Pacing is the key in such a taut story, and Keese has it down. There are moments when, even though we know she made it through - - - she wrote the book - - - she and her brother Jasio and her mother Genia are trapped, in a back room, in a basement, in their apartment, and we are sure that they are going to be wiped out. Then something happens, at times magic, and they survive yet again.

The most effective touch here is the author setting herself back in the head of an eight-year-old to know how one child deals with the unfathomable:

    The knowledge that deportation meant death must have been universal at that point. I knew it, but it had no name. If you had asked me what I thought happened to my friends, Ella, her sister, and Marek, when they were "taken," I had an image of them falling into a big black hole never to be seen again. I guess that was as accurate as you could get.

There are so many stark images that we are left with here: the bodies on the streets, there after the Uprising, covered with newspapers; a sobbing Russian soldier, forced to leave his first hot meal in weeks because of the need to get back to the war; sneaking through a public building to escape the ghetto - - - and she drops a bar of soap on the marble stairs, knowing it might be heard outside, that they might be hunted down and killed because of it; refusing, after the end of the war, to admit to anyone that she was Jewish, because the very word had been a death-knell for so long.

And, learning for the first time, how to - - - as all children must, even just outside the deadly ghetto of Warsaw - - - first defy adults, to be one's own person. In the nunnery, the sisters found nits in her long and beautiful hair. She is told to either cut it or have her head forcibly cleaned.

"I was sat in a chair outside in the yard as hot gasoline was poured on my head and cleaned my hair. Groups of children gathered around me, calling me names and making fun of my infested hair."

    As I sat there in some pain when the gasoline scalded my scalp . . . I remember the feeling of triumph that I can call up to this day looking at the jeering children around me. "What dummies," I thought. "Don't they realize that I could not care less what they are saying? I have triumphed here, I saved my hair, which is all I care about, and no one can do things to me I don't want done." I realized then that with enough determination one could say "No" to adults and they would have a difficult time overcoming that. This was really different from the feelings of fear and helplessness I had lived with so long.

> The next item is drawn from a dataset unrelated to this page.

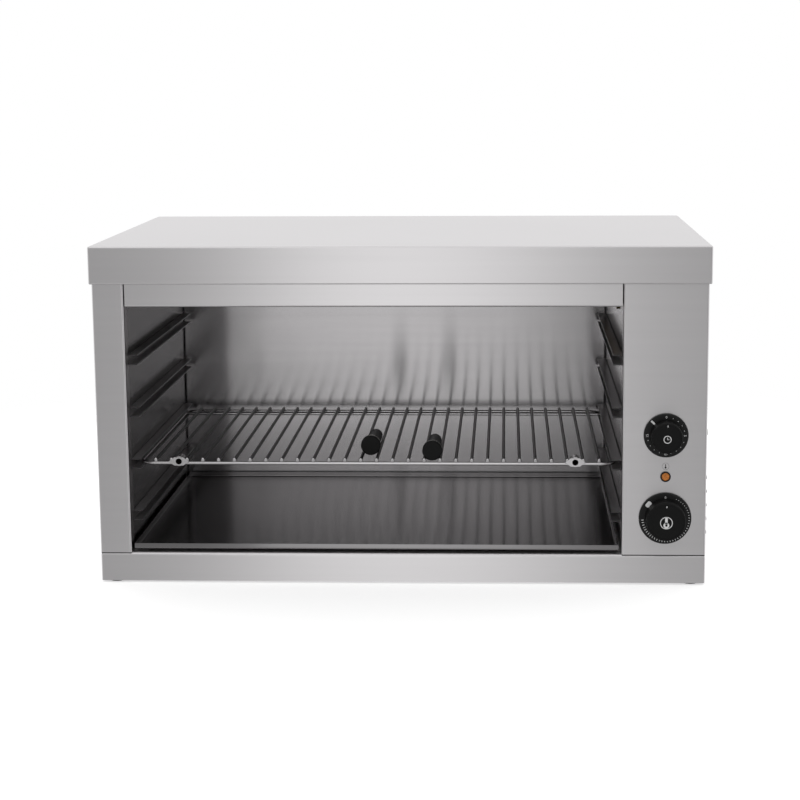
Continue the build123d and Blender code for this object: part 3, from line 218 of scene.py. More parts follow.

Earlier on, I used the word "magic." The long and fruitful life that ultimately came to Keese and her family are part of that magic, as was the hold of ancestors long ago laid away in Poland. In 1972, as she is visiting the Jewish cemetery in Warsaw with her daughter and her step-father, she tries to seek out the resting place of her grandmother Balbina. With the hundreds of overturned and desecrated headstones, the mossy weeds, it seems like a lost cause. "Boulders," she reports, "barely visible in the underbrush, on closer inspection were recognizable as broken and overturned gravestones."

But suddenly, as she goes down one trail, the flowers she was holding spill from her hand, fall to her feet.

    "She must really want those flowers," I heard myself saying to my daughter, with a feeling of assurance that the fall was in direct response to my previous comment. I bent down, gathered the flowers, and with a strange certainty made a right turn on the path, reading the gravestone names. The third grave from the edge said Balbina Dywan.